На следующий день я все же потихоньку от О. М. еще раз забежала к психиатру: я боялась, что страшное зрелище, которое нам накануне показали, может оказаться новой травмой. Врач успокоил меня. Он сказал, что сознательно продемонстрировал О. М. своих пациентов – знание дела только поможет ему избавиться от тяжелых воспоминаний о травматической болезни. Что же касается до нервной возбудимости и неумения сопротивляться травмам, психиатр никакой особой патологии в этом не увидел, травмы были достаточно серьезны, и можно только пожелать, чтобы их было меньше в нашей жизни… «А субъект он легко возбудимый и чрезмерно чувствительный…» Так оно и было.
Меня поражало, с какой легкостью О. М. подсмеивается над своей болезнью и как быстро он сумел отрезать кусок жизни с бредом и галлюцинациями. «Наденька, – сказал он мне месяца через два с половиной после приезда в Воронеж, обидевшись на халтурный обед, – я не могу есть такую дрянь – ведь я теперь не сумасшедший…» А в стихах («Стансы») он назвал болезнь «семивершковой кутерьмой», а попытку к самоубийству – прыжком («прыжок, и я в уме»).
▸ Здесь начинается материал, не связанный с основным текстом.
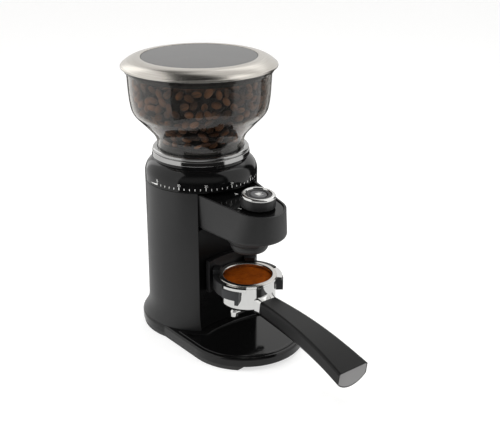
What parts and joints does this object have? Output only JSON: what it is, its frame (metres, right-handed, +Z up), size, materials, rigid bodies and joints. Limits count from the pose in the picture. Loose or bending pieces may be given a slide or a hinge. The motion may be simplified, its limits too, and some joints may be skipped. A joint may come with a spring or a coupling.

Единственное, что мне казалось остатком болезни, это возникновение у О. М. время от времени желания примириться с действительностью и найти ей оправдание. Это происходило вспышками и сопровождалось нервным состоянием, словно в такие минуты он находился под гипнозом. Тогда он говорил, что хочет быть со всеми и боится остаться вне революции, пропустить по близорукости то грандиозное, что совершается на наших глазах… Надо сказать, что это чувство пережили многие из моих современников, и среди них весьма достойные люди, вроде Пастернака. Мой брат Евгений Яковлевич говорил, что решающую роль в обуздании интеллигенции сыграл не страх и не подкуп, хотя и того, и другого было достаточно, а слово «революция», от которого ни за что не хотели отказаться. Словом покоряли не только города, но и многомиллионные народы. Это слово обладало такой грандиозной силой, что, в сущности, непонятно, зачем властителям понадобились еще тюрьмы и казни.